I Report of Proceedings (RP) at 33-35 (emphasis added).

[11] Our Supreme Court has determined that a residential use restriction prohibits any commercial or business use on the property. Hollis, 137 Wn.2d at 699. See also Metzner v. Wojdyla, 125 Wn.2d 445, 451-53, 886 P.2d 154 (1994) (interpreting language restricting the use of the property to `residential purposes only’ and holding that a family day care is incompatible with the residential use restriction); Mains Farm Homeowners Ass’n v. Worthington, 121 Wn.2d 810, 854 P.2d 1072 (1993) (holding that an adult family home is inconsistent with `single family’ residence restriction); Hagemann v. Worth, 56 Wn. App. 85, 782 P.2d 1072
(1989) (holding that a foster home for the elderly is a business and in violation of restrictive covenant prohibiting businesses within a residential subdivision).
[12] Lakemoor, 24 Wn. App. at 11.
[13] Compare Bersos v. Cape George Colony Club, 4 Wn. App. 663, 666, 484 P.2d 485 (1971) (cited in the reply brief of PD/Blake at 10-11). In that case, the court held that a summary judgment upholding a restrictive covenant was inappropriate because `[t]he location of the land, the character of the surrounding community, the purposes of the restrictions and the effect of the desired activity on the community are all factual matters that bear on the question of reasonableness’ of the restrictive covenant. Bersos, 4 Wn. App. at 666. But there, the plaintiffs had wanted to build two houses on a double-sized plat and the subdivision’s building committee refused permission, and the prohibited activity did not involve a non-residential use of the land
[14] Here, the argument that the parcels where mining is to take place will be `released,’ and no longer part of the subdivision, does not disguise that the result of the amendment is to bring mining into what was the Capitol Ridge subdivision at the time the Webers purchased their property.
[15] That rule states in part:

Supporting and opposing affidavits shall be made on personal knowledge, shall set forth such facts as would be admissible in evidence, and shall show affirmatively that the affiant is competent to testify to the matters stated therein. Sworn or certified copies of all papers or parts thereof referred to in an affidavit shall be attached thereto or served therewith. CR 56(e).
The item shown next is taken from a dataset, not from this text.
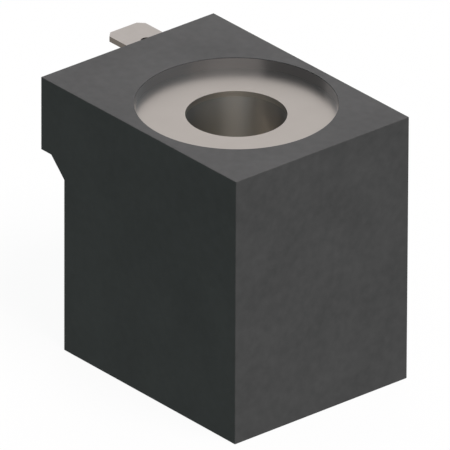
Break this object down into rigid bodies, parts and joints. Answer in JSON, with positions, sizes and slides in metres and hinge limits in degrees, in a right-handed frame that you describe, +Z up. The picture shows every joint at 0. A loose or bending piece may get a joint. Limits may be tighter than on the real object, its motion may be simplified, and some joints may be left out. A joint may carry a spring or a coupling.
{
  "type": "solenoid valve coil",
  "caption": "Encapsulated solenoid coil: black moulded block with a through bore, a steel nut seat in its top face and push-on tabs on a stepped terminal head.",
  "frame": {"origin": "on the axis of the tube bore, in the plane of the underside", "axes": "+Z up the tube bore to the nut seat; +X away from the terminal head, to the plain end face; +Y across the body, to the side that the earth tab is nearer to"},
  "size_m": [0.0484, 0.03, 0.039],
  "materials": {
    "housing_plastic": "fine satin",
    "plated_steel": "satin",
    "pole_steel": "turned",
    "yoke_steel": "zinc plated",
    "tab_metal": "tin plated",
    "bobbin_plastic": "natural",
    "carrier_plastic": "matte",
    "copper_wire": "enamelled",
    "tape_film": "gloss",
    "sleeve_plastic": "matte",
    "solder": "satin"
  },
  "bodies": {
    "root": {"housing": "housing_plastic", "nut_seat": "plated_steel", "upper_pole": "pole_steel", "lower_pole": "pole_steel", "yoke_frame": "yoke_steel", "yoke_plate": "yoke_steel", "bobbin": "bobbin_plastic", "winding": "copper_wire", "winding_tape": "tape_film", "terminal_carrier": "carrier_plastic", "start_tab": "tab_metal", "finish_tab": "tab_metal", "earth_tab": "tab_metal", "earth_rivets": "yoke_steel", "start_lead": "copper_wire", "finish_lead": "copper_wire", "start_sleeve": "sleeve_plastic", "finish_sleeve": "sleeve_plastic", "start_solder": "solder", "finish_solder": "solder"}
  },
  "joints": []
}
[16] The court’s written findings state that it relied primarily on Exhibits A and F.
[17] RCW 36.01.050 states:

(1) All actions against any county may be commenced in the superior court of such county, or in the superior court of either of the two nearest judicial districts. . . .

(2) The determination of the nearest judicial districts is measured by the travel time between county seats using major surface routes, as determined by the office of the administrator for the courts.
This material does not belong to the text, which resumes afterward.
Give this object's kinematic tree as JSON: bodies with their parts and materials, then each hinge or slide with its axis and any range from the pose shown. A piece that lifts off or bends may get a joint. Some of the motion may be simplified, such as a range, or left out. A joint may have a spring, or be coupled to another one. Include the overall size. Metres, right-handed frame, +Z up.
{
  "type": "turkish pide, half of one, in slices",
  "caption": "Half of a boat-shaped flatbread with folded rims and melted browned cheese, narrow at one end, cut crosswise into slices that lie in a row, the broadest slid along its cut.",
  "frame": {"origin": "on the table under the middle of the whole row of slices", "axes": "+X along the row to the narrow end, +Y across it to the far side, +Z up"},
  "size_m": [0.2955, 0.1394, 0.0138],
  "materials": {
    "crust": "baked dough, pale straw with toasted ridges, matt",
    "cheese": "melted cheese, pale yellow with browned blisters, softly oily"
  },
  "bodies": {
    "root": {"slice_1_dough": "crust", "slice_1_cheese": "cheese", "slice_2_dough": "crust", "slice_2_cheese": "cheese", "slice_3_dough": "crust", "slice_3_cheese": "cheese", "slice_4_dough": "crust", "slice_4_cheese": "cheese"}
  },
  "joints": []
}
[18] Capitol Ridge is roughly equidistant from both courts.
[19] `Washington courts traditionally follow the American rule in not awarding attorney fees as costs absent a contract, statute, or recognized equitable exception.’ City of Seattle v. McCready, 131 Wn.2d 266, 273-74, 931 P.2d 156 (1997).
[20] `In general, a prevailing party is one who receives an affirmative judgment in his or her favor.’ Riss v. Angel, 131 Wn.2d 612, 633, 934 P.2d 669 (1997); Piepkorn v. Adams, 102 Wn. App. 673, 686, 10 P.3d 428
(2000). `If neither party wholly prevails then the party who substantially prevails is the prevailing party, a determination that turns on the extent of the relief afforded the parties.’ Marassi v. Lau, 71 Wn. App. 912, 916, 859 P.2d 605 (1993). The Webers, while asserting numerous claims in their original and amended complaints, voluntarily dismissed those claims by stipulation and substantially prevailed by obtaining the desired relief against appellants/cross-respondents. Moreover, the appellants/cross-respondents prevailed on no major issues. Compare Marassi, 71 Wn. App. at 916 (citing Am. Nursery Prods., Inc. v. Indian Wells Orchards, 115 Wn.2d 217, 235, 797 P.2d 477 (1990)) (if both parties prevail on major issues, an attorney fee award is not appropriate).
[21] Without argument or authority to support it, an assignment of error is waived. Smith v. King, 106 Wn.2d 443, 451-52, 722 P.2d 796
(1986). Moreover, the remedy of injunction is appropriate to prevent prospective breaches or threatened violations of a restrictive covenant. 20 Am.Jur.2d Covenants, Conditions, and Restrictions sec. 274 (2003) (citing Storthz v. Midland Hills Land Co., 192 Ark. 273, 90 S.W.2d 772
(1936); Maryland Trust Co. v. Tulip Realty Co., 220 Md. 399, 153 A.2d 275
(1959); Scallet v. Stock, 363 Mo. 721, 253 S.W.2d 143 (1952)). An injunction is appropriate where, as here, a plaintiff can establish (1) a clear legal or equitable right, (2) a well-grounded fear of immediate invasion of that right by the one against whom the injunction is sought, and (3) that the acts complained of are either resulting in or will result in actual and substantial injury to him. Hendricks v. Lake, 12 Wn. App. 15, 19, 528 P.2d 491 (1974), review denied, 85 Wn.2d 1004
(1975).
[22] The Webers do not directly respond to this argument in their briefs.
[23] By stipulated order, the parties voluntarily dismissed the Webers’ causes of action for breach of contract, fraud, misrepresentation, and violation of the consumer protection act.
[24] Nast v. Michels, 107 Wn.2d 300, 308, 730 P.2d 54 (1986).
[25] Both parties submitted extensive briefing and accompanying declarations on the issue of attorney fees before the August 9, 2002 hearing on the subject.
[26] `If applicable law grants to a party the right to recover reasonable attorney fees or expenses on review, the party must request the fees or expenses as provided in this rule, unless a statute specifies that the request is to be directed to the trial court.’ Former RAP 18.1(a) (2002).
[27] In their reply brief, PD/Blake request `offsetting fees on issues upon which the Webers do not prevail,’ but they do not cite any authority for their request as required by RAP 18.1(b). Reply Br. of Appellant PD/Blake at 24. Accordingly, we decline to award such fees. We also note that PD/Blake failed to make a fee request in a separate section of their opening brief as required by RAP 18.1(b).
[28] See Marassi, 71 Wn. App. at 916.